A Different Kind of Vermeerian Time

Many of Vermeer’s interiors depict the poised stillness before action: a letter about to be opened, a balance about to tip, a key about to be pressed. Here time moves. The chord is already in motion; a sequence of notes is implied, and the next one is imminent. Yet the speed is gentle. This is not a burst of virtuosity but a light dance tune or a tender air. Vermeer demonstrates that movement can be expressed without blurring forms or exaggerating gesture—a small swing contained within perfect control.

The Ethics of Joy

Dutch genre painters often smuggled moral lessons into scenes of leisure, warning against excess. Vermeer’s image, by contrast, feels like a vindication of pleasure rightly ordered. The young woman’s jewelry and fur suggest comfort, but nothing flaunts wealth. Books are stacked, not tossed; the instrument is well kept; attention is wholehearted. The painting proposes that happiness is not mere indulgence but concentration married to grace. Joy is ethical when it is attentive, when it makes room for others, when it tunes itself to harmony rather than noise.

Dialogues with Vermeer’s Sister Works

This canvas converses with Vermeer’s virginal scenes painted around the same time. Those interiors are measured and ceremonious; Cupid or landscapes on the wall frame the music as a declaration of sincerity. “Young Woman Playing a Guitar” retains the allegorical undertow but tunes it to quick charm. The instrument is new, the look is immediate, and the room is stripped to essentials. Compared to the stately virginals, the guitar feels intimate and improvisational, a friend to laughter and sudden song.

Technique, Pigment, and the Painter’s Patience

The image’s speed belies the slow craft behind it. The satin glows because Vermeer layered transparent glazes over a carefully planned underpaint, letting light seem to pool within the color. The tiny pearls flashed onto the necklace and the dots of light along the hair are placed with pinpoint control. The wall’s cool gray is gently varied with warm and greenish notes so that it breathes like air rather than reading as a flat screen. The rosette on the guitar is painted with a handful of decisive strokes that suggest carving without pedantry. Such economy is the prize of long experience: knowing exactly how little is needed to conjure richness.
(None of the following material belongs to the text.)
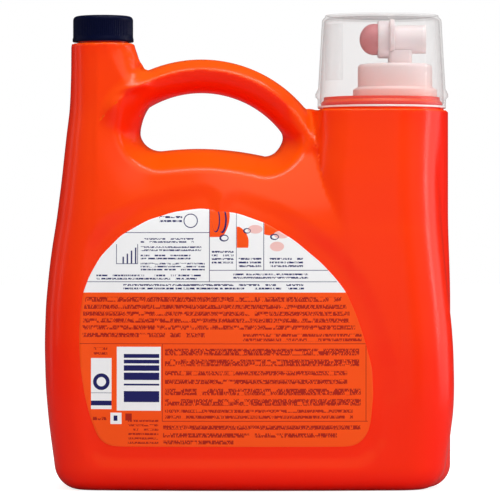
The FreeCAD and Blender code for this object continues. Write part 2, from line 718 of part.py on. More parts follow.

The Social Web Outside the Picture

Letters, maps, and instruments in Vermeer’s work hint at the larger mercantile world of Delft. Although none of those explicit tokens appear here, the painting still belongs to that web. The guitar itself is a product of international exchange, and the framed landscape recalls a culture eager for vistas beyond city walls. The young woman, though unnamed, belongs to a household that values music and reading. The scene is private but not isolated; it glows with the confidence of a city at ease, where leisure and learning were ordinary companions.

Why the Painting Still Feels Fresh

The image has the rare quality of seeming to look back at us in real time. That alert glance, the lifted chin, the rosy cheek, and the poised hand spell a friendliness that survives centuries. The painting offers neither didacticism nor melodrama. Instead it protects a simple human pleasure: making music for and with others. The modesty of the setting heightens the emotion. Nothing needs to be added. A figure, an instrument, a little light—that is enough for happiness.

Conclusion: A Room Tuned to Delight

“Young Woman Playing a Guitar” is Vermeer at his most buoyant. He compresses a whole social mood into a single body turning joyfully toward company. Light acts like sound, textures hum in harmony, and the instrument’s modern voice animates the small Delft room. The painting argues that delight can be serious, that attention is a form of love, and that the arts flourish best where restraint and play share a border. One can almost hear the bright strings flutter again as the viewer steps away.